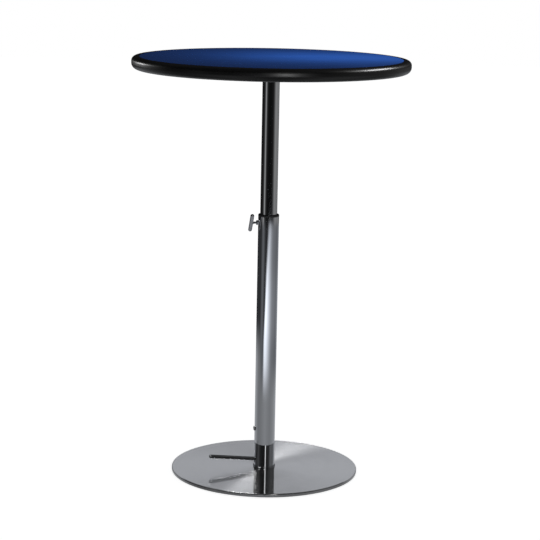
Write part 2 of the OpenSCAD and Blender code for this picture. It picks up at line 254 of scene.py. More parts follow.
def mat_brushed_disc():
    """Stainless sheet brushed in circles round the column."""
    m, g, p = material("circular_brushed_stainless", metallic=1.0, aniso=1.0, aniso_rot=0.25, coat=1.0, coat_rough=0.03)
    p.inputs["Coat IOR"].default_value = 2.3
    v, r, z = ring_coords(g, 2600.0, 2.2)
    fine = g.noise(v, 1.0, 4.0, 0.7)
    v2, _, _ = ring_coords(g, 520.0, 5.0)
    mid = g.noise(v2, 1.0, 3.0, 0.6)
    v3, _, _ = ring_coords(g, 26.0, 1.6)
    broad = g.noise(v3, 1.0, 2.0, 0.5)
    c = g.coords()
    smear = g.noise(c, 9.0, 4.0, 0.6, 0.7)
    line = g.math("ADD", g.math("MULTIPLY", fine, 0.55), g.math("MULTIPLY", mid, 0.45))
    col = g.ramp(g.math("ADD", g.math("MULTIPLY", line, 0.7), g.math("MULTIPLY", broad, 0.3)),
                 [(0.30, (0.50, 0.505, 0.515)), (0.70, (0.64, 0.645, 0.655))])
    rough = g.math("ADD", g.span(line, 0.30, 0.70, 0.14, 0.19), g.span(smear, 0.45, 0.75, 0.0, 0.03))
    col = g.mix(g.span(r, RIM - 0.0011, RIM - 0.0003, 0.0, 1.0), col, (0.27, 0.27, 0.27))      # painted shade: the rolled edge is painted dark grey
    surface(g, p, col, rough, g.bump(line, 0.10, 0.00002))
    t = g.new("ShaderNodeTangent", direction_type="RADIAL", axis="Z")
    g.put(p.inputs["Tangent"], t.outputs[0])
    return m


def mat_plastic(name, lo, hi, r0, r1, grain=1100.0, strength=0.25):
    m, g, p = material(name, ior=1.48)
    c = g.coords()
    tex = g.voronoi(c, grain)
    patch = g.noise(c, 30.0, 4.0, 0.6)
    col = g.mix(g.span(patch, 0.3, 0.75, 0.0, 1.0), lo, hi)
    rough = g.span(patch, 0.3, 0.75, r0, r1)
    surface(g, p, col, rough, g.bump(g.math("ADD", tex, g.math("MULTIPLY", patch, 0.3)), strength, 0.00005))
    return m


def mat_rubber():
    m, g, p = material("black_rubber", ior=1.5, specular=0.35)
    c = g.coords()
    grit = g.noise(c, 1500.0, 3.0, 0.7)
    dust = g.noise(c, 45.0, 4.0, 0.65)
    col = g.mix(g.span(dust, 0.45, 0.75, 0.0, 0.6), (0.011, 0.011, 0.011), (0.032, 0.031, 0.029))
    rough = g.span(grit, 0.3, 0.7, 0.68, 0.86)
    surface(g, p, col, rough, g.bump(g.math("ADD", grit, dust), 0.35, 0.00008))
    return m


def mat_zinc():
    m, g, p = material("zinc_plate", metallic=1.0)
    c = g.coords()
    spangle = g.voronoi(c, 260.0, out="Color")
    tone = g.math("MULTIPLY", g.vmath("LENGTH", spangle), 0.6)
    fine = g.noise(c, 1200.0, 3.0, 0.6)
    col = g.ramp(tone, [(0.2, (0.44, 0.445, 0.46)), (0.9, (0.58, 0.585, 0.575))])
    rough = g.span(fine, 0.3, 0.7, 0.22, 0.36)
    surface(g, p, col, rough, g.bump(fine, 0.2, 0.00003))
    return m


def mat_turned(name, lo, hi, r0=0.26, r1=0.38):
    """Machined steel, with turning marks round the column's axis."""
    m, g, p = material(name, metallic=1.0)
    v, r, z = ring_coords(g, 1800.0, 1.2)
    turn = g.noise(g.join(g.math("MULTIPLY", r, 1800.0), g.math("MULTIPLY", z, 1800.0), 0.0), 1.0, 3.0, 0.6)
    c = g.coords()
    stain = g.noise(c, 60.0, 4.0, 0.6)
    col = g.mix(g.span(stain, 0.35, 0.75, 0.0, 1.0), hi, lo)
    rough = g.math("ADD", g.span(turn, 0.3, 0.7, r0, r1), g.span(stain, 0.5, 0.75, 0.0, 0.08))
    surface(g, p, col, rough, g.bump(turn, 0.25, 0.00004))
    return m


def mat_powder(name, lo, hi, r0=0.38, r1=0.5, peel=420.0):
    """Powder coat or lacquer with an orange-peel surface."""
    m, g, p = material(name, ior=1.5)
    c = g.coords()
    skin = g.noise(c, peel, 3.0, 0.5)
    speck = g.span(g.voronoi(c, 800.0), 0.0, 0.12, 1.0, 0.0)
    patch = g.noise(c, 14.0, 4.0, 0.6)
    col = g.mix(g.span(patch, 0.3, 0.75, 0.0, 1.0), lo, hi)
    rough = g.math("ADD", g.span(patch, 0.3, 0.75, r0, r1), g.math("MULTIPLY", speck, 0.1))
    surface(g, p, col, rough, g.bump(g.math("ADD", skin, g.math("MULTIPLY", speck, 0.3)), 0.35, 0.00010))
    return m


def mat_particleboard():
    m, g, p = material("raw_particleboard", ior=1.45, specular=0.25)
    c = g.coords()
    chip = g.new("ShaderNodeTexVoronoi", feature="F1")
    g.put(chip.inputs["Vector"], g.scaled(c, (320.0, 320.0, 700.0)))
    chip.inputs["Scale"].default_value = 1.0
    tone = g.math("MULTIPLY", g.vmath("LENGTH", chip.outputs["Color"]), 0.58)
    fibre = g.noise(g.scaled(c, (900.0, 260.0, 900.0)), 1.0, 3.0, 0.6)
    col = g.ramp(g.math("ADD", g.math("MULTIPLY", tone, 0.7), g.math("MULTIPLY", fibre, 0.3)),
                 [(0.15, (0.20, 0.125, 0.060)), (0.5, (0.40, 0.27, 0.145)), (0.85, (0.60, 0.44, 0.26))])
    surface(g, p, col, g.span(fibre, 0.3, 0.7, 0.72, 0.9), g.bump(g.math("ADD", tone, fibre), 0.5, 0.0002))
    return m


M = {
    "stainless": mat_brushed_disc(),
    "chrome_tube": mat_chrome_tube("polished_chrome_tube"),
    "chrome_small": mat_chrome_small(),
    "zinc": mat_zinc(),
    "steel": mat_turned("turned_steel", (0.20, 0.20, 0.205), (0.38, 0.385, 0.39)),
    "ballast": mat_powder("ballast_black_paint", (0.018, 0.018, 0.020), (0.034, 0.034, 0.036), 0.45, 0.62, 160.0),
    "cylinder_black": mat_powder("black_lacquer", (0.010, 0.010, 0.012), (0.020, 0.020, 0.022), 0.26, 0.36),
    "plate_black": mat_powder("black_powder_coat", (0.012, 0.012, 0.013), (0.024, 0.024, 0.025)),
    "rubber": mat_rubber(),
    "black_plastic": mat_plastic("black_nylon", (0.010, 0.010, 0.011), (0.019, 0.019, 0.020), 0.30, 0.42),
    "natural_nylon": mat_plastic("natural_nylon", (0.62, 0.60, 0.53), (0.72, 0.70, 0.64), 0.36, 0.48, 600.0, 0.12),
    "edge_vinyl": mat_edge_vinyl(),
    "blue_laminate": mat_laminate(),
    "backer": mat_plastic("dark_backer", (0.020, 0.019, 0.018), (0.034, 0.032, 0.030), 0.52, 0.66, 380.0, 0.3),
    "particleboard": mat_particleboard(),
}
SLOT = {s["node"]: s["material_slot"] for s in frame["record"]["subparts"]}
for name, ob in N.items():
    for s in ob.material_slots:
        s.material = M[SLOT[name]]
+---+
◆ Exercise
Write the complete data out, exactly as above.

◆ Final result
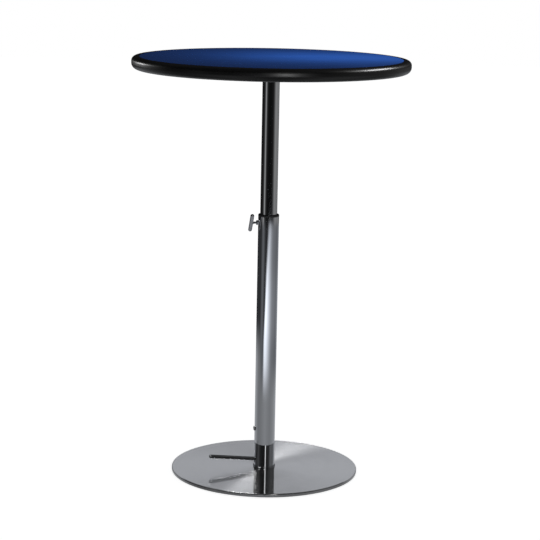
Write part 2 of the OpenSCAD and Blender code for this picture. It picks up at line 254 of scene.py. More parts follow.
def mat_brushed_disc():
    """Stainless sheet brushed in circles round the column."""
    m, g, p = material("circular_brushed_stainless", metallic=1.0, aniso=1.0, aniso_rot=0.25, coat=1.0, coat_rough=0.03)
    p.inputs["Coat IOR"].default_value = 2.3
    v, r, z = ring_coords(g, 2600.0, 2.2)
    fine = g.noise(v, 1.0, 4.0, 0.7)
    v2, _, _ = ring_coords(g, 520.0, 5.0)
    mid = g.noise(v2, 1.0, 3.0, 0.6)
    v3, _, _ = ring_coords(g, 26.0, 1.6)
    broad = g.noise(v3, 1.0, 2.0, 0.5)
    c = g.coords()
    smear = g.noise(c, 9.0, 4.0, 0.6, 0.7)
    line = g.math("ADD", g.math("MULTIPLY", fine, 0.55), g.math("MULTIPLY", mid, 0.45))
    col = g.ramp(g.math("ADD", g.math("MULTIPLY", line, 0.7), g.math("MULTIPLY", broad, 0.3)),
                 [(0.30, (0.50, 0.505, 0.515)), (0.70, (0.64, 0.645, 0.655))])
    rough = g.math("ADD", g.span(line, 0.30, 0.70, 0.14, 0.19), g.span(smear, 0.45, 0.75, 0.0, 0.03))
    col = g.mix(g.span(r, RIM - 0.0011, RIM - 0.0003, 0.0, 1.0), col, (0.27, 0.27, 0.27))      # painted shade: the rolled edge is painted dark grey
    surface(g, p, col, rough, g.bump(line, 0.10, 0.00002))
    t = g.new("ShaderNodeTangent", direction_type="RADIAL", axis="Z")
    g.put(p.inputs["Tangent"], t.outputs[0])
    return m


def mat_plastic(name, lo, hi, r0, r1, grain=1100.0, strength=0.25):
    m, g, p = material(name, ior=1.48)
    c = g.coords()
    tex = g.voronoi(c, grain)
    patch = g.noise(c, 30.0, 4.0, 0.6)
    col = g.mix(g.span(patch, 0.3, 0.75, 0.0, 1.0), lo, hi)
    rough = g.span(patch, 0.3, 0.75, r0, r1)
    surface(g, p, col, rough, g.bump(g.math("ADD", tex, g.math("MULTIPLY", patch, 0.3)), strength, 0.00005))
    return m


def mat_rubber():
    m, g, p = material("black_rubber", ior=1.5, specular=0.35)
    c = g.coords()
    grit = g.noise(c, 1500.0, 3.0, 0.7)
    dust = g.noise(c, 45.0, 4.0, 0.65)
    col = g.mix(g.span(dust, 0.45, 0.75, 0.0, 0.6), (0.011, 0.011, 0.011), (0.032, 0.031, 0.029))
    rough = g.span(grit, 0.3, 0.7, 0.68, 0.86)
    surface(g, p, col, rough, g.bump(g.math("ADD", grit, dust), 0.35, 0.00008))
    return m


def mat_zinc():
    m, g, p = material("zinc_plate", metallic=1.0)
    c = g.coords()
    spangle = g.voronoi(c, 260.0, out="Color")
    tone = g.math("MULTIPLY", g.vmath("LENGTH", spangle), 0.6)
    fine = g.noise(c, 1200.0, 3.0, 0.6)
    col = g.ramp(tone, [(0.2, (0.44, 0.445, 0.46)), (0.9, (0.58, 0.585, 0.575))])
    rough = g.span(fine, 0.3, 0.7, 0.22, 0.36)
    surface(g, p, col, rough, g.bump(fine, 0.2, 0.00003))
    return m


def mat_turned(name, lo, hi, r0=0.26, r1=0.38):
    """Machined steel, with turning marks round the column's axis."""
    m, g, p = material(name, metallic=1.0)
    v, r, z = ring_coords(g, 1800.0, 1.2)
    turn = g.noise(g.join(g.math("MULTIPLY", r, 1800.0), g.math("MULTIPLY", z, 1800.0), 0.0), 1.0, 3.0, 0.6)
    c = g.coords()
    stain = g.noise(c, 60.0, 4.0, 0.6)
    col = g.mix(g.span(stain, 0.35, 0.75, 0.0, 1.0), hi, lo)
    rough = g.math("ADD", g.span(turn, 0.3, 0.7, r0, r1), g.span(stain, 0.5, 0.75, 0.0, 0.08))
    surface(g, p, col, rough, g.bump(turn, 0.25, 0.00004))
    return m


def mat_powder(name, lo, hi, r0=0.38, r1=0.5, peel=420.0):
    """Powder coat or lacquer with an orange-peel surface."""
    m, g, p = material(name, ior=1.5)
    c = g.coords()
    skin = g.noise(c, peel, 3.0, 0.5)
    speck = g.span(g.voronoi(c, 800.0), 0.0, 0.12, 1.0, 0.0)
    patch = g.noise(c, 14.0, 4.0, 0.6)
    col = g.mix(g.span(patch, 0.3, 0.75, 0.0, 1.0), lo, hi)
    rough = g.math("ADD", g.span(patch, 0.3, 0.75, r0, r1), g.math("MULTIPLY", speck, 0.1))
    surface(g, p, col, rough, g.bump(g.math("ADD", skin, g.math("MULTIPLY", speck, 0.3)), 0.35, 0.00010))
    return m


def mat_particleboard():
    m, g, p = material("raw_particleboard", ior=1.45, specular=0.25)
    c = g.coords()
    chip = g.new("ShaderNodeTexVoronoi", feature="F1")
    g.put(chip.inputs["Vector"], g.scaled(c, (320.0, 320.0, 700.0)))
    chip.inputs["Scale"].default_value = 1.0
    tone = g.math("MULTIPLY", g.vmath("LENGTH", chip.outputs["Color"]), 0.58)
    fibre = g.noise(g.scaled(c, (900.0, 260.0, 900.0)), 1.0, 3.0, 0.6)
    col = g.ramp(g.math("ADD", g.math("MULTIPLY", tone, 0.7), g.math("MULTIPLY", fibre, 0.3)),
                 [(0.15, (0.20, 0.125, 0.060)), (0.5, (0.40, 0.27, 0.145)), (0.85, (0.60, 0.44, 0.26))])
    surface(g, p, col, g.span(fibre, 0.3, 0.7, 0.72, 0.9), g.bump(g.math("ADD", tone, fibre), 0.5, 0.0002))
    return m


M = {
    "stainless": mat_brushed_disc(),
    "chrome_tube": mat_chrome_tube("polished_chrome_tube"),
    "chrome_small": mat_chrome_small(),
    "zinc": mat_zinc(),
    "steel": mat_turned("turned_steel", (0.20, 0.20, 0.205), (0.38, 0.385, 0.39)),
    "ballast": mat_powder("ballast_black_paint", (0.018, 0.018, 0.020), (0.034, 0.034, 0.036), 0.45, 0.62, 160.0),
    "cylinder_black": mat_powder("black_lacquer", (0.010, 0.010, 0.012), (0.020, 0.020, 0.022), 0.26, 0.36),
    "plate_black": mat_powder("black_powder_coat", (0.012, 0.012, 0.013), (0.024, 0.024, 0.025)),
    "rubber": mat_rubber(),
    "black_plastic": mat_plastic("black_nylon", (0.010, 0.010, 0.011), (0.019, 0.019, 0.020), 0.30, 0.42),
    "natural_nylon": mat_plastic("natural_nylon", (0.62, 0.60, 0.53), (0.72, 0.70, 0.64), 0.36, 0.48, 600.0, 0.12),
    "edge_vinyl": mat_edge_vinyl(),
    "blue_laminate": mat_laminate(),
    "backer": mat_plastic("dark_backer", (0.020, 0.019, 0.018), (0.034, 0.032, 0.030), 0.52, 0.66, 380.0, 0.3),
    "particleboard": mat_particleboard(),
}
SLOT = {s["node"]: s["material_slot"] for s in frame["record"]["subparts"]}
for name, ob in N.items():
    for s in ob.material_slots:
        s.material = M[SLOT[name]]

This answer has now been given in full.